A high-level algorithm proceeds inductively: detecting boundary edges/spikes via minors of $\Lambda$, recovering conductances, and updating $\Lambda$ via Schur complements, until the star graph at the interior boundary remains, where conductances are read directly from its Kirchhoff matrix. Recoverability is guaranteed for rnpds constructed by inserting a boundary star in a face of a critical circular-planar resistor network, and is necessary that reduction to a critical cprn is possible (Alexandr et al., 2018).

6. Concluding Connections and Outlook

While the term Boundary-Recovering Network is employed in both contemporary deep learning for temporal localization and in the analytic combinatorics of inverse problems, both contexts treat the boundary as a locus where crucial information can vanish—either through inadequate pooling/fusion or insufficient observability—and devise explicitly structured mechanisms to recover lost or confounded detail.

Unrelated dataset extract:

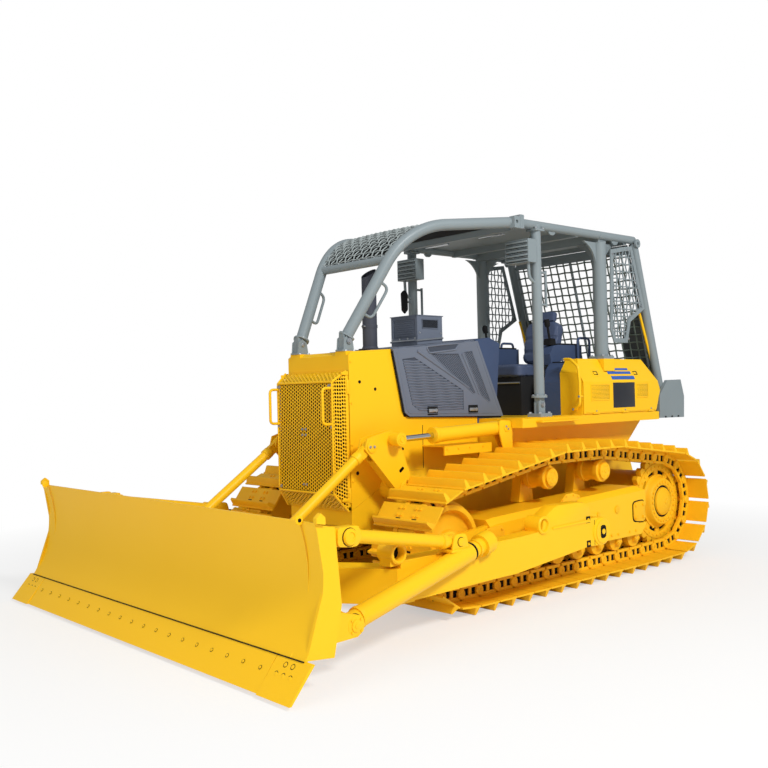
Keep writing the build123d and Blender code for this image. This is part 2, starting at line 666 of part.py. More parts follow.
def main():
    os.makedirs("parts", exist_ok=True)
    pairs = [("track", make_track()), ("track_frame", make_track_frame()), ("bell_crank", make_crank()),
             ("lift_strut", make_lift_strut()), ("cylinder_barrel", make_barrel()), ("cylinder_rod",
                                                                                     make_rod()),
             ("engine_cover", make_engine_cover()), ("side_box_lid", make_box_lid(1))]
    for name, shape in pairs:
        save(name + "_l", shape)
        save(name + "_r", other_side(shape))
    both_sides("sprockets", make_sprocket())
    both_sides("final_drives", make_final_drive())
    both_sides("idlers", make_idler())
    both_sides("carrier_rollers", *make_carriers())
    both_sides("track_rollers", *make_rollers())
    both_sides("side_boxes", make_side_box(1))
    save("consoles", *make_consoles())
    save("levers", *make_levers())
    save("front_posts", *make_front_posts())
    save("rear_posts", *make_rear_posts())
    save("rear_frame", make_rear_frame())
    save("side_screens", *make_side_screens())
    save("lamp_boxes", *make_lamp_boxes())
    save("angling_struts", *make_angling_struts())
    save("cylinder_brackets", *make_cylinder_brackets())
    save("main_frame", make_main_frame())
    save("radiator_guard", make_radiator_guard())
    save("hood_top", make_hood())
    save("dashboard", make_dash())
    save("engine_block", block(-300, 300, -3050, -1970, 1014, 1850))
    save("exhaust_stack", bar((60, -2815, 2003), (60, -2815, 2664), 61, 55))
    save("air_intake", make_air_intake())
    save("deck", make_deck())
    cushion, back, base = make_seat()
    save("seat_cushion", cushion)
    save("seat_back", back)
    save("seat_base", base)
    save("canopy_front", make_canopy_front())
    save("canopy_mesh", make_canopy_mesh())
    save("canopy_roof", make_roof())
    save("rear_screen", make_rear_screen())
    save("fuel_tank", make_tank())
    save("drawbar", make_drawbar())
    save("grille_door", make_grille_door())
    save("push_frame", make_push_frame())
    save("blade", make_blade())
    save("cutting_edges", *make_cutting_edges())


main()
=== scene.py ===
import json
import math

import bmesh
import bpy
from mathutils import Matrix, Vector


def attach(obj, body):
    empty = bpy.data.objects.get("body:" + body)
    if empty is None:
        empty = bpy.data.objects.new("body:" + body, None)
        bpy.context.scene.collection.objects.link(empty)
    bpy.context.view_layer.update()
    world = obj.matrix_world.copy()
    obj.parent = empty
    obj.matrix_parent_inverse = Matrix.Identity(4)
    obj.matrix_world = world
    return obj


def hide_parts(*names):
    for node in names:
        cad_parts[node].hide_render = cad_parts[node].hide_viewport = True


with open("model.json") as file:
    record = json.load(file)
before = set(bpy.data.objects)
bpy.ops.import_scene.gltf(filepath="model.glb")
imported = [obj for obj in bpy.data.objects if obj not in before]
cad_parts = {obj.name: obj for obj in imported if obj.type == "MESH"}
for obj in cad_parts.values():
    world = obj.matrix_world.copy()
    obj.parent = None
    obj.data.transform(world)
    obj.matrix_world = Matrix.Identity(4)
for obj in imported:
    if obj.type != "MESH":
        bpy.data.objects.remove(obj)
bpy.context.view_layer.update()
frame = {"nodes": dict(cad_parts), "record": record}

# Sizes are in mm, measured from the sprocket axle (y = 0), the ground (z = 0) and the middle (x = 0).
# newPiece() turns them into metres and slides them by axleShift, as the frame has them.
axleShift = 2130.0


# Materials

def linear(hexText):
    channels = [int(hexText[i:i + 2], 16) / 255 for i in (1, 3, 5)]
    return [c / 12.92 if c <= 0.04045 else ((c + 0.055) / 1.055) ** 2.4 for c in channels] + [1.0]


def addNode(tree, kind, settings=(), links=()):
    node = tree.nodes.new(kind)
    for key, value in dict(settings).items():
        if key in node.inputs:
            node.inputs[key].default_value = value
        else:
            setattr(node, key, value)
    for key, source in dict(links).items():
        tree.links.new(source, node.inputs[key])
    return node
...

In TAD, BRN demonstrates empirically validated solutions to fundamental detection errors in multi-scale neural networks (Kim et al., 2024). In resistor network theory, boundary recovery underpins unique identifiability and the solution to a class of structured inverse problems (Alexandr et al., 2018). A plausible implication is that the core mathematical challenge—recovering interior or fine-scale structure from degraded or coarsened boundary observations—is likely to recur across domains and could motivate future architectures and recovery criteria in both applied machine learning and theoretical inverse problems.